How easy is it to replace the felt on the roof so I can take this bloody blue tarp off?

How would I go about sorting the ground so it's level? I don't know what's under the shed, so I don't know whether it's okay to just stick it wherever, or if it needs something supporting it. I'd guess it probably needs some kind of solid base to stop it sinking. At the moment, the rear side is rising slowly, I suspect due to the bushes growing unchecked behind it. That end of the garden is a complete dump so I'd be doing the landlord a favour sorting it out. There's also a huge, impossibly heavy burr from some old tree buried among the weeds and I'm very curious about it.
 
I moved a 6x4 shed from one end of my 80 foot garden to the other intact and i've also done it on a couple of jobs i've worked on when building extensions. Once it was done with drainage pipe underneath and rolled but at my house, i simply fixed two long pieces of wood to it, one each side and four of us lifted it like a sedan chair and walked it down the garden. We emptied it first of course. I had already laid some slabs nice and flat to receive it and when placing it down on them, it straightened itself up. Was really quite easy.
 
skipdiver":3ej7vzt1 said:
I moved a 6x4 shed from one end of my 80 foot garden to the other intact and i've also done it on a couple of jobs i've worked on when building extensions. Once it was done with drainage pipe underneath and rolled but at my house, i simply fixed two long pieces of wood to it, one each side and four of us lifted it like a sedan chair and walked it down the garden. We emptied it first of course. I had already laid some slabs nice and flat to receive it and when placing it down on them, it straightened itself up. Was really quite easy.

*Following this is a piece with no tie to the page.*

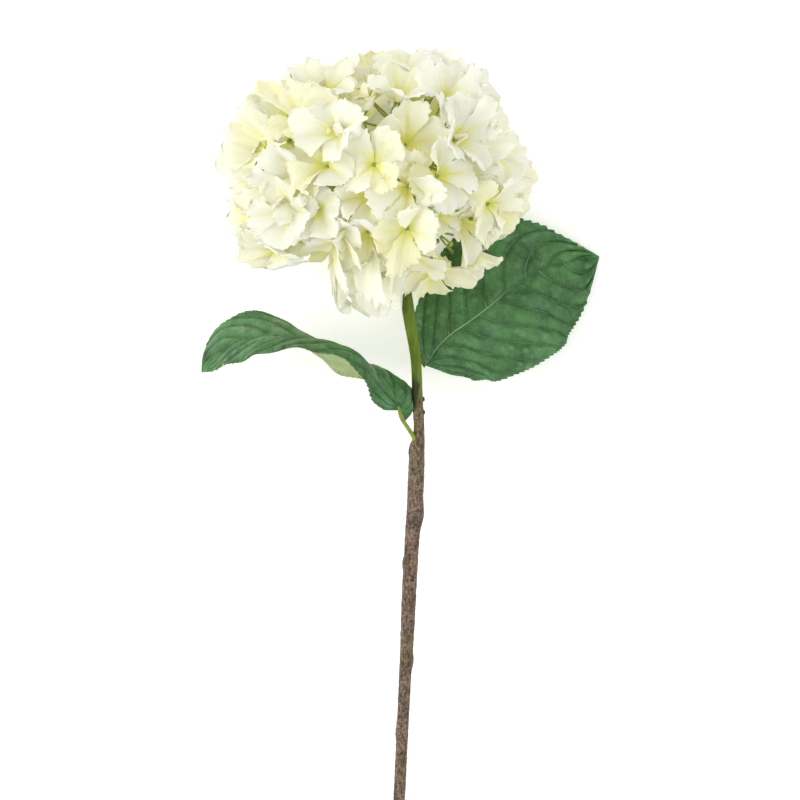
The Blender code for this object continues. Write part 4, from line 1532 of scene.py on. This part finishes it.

Love that image of a sedan chair going down the garden!


Roofing felt is easy to change and I would imagine that the previous bloke just slung it on and nailed it down. Doesn't sound like they would have stuck it down.
 
If the shed's empty, a strong bloke at each corner could probably lift and shift it. Otherwise stone-age technology of skids or rollers (I like rolling things on scaff tubes, using scaff boards as a 'railroad' for the rollers) as has already been mentioned. Cheers, W2S

PS, as far as levelling, remove topsoil and put down bricks or blocks for the floor joists to sit on - ideally with a bit of thick PVC between them. You can use bits of slate, or strong cement mortar, as shims to adjust for small gaps. If you have or can borrow a laser or water-tube level you can get the blocks nice and level first.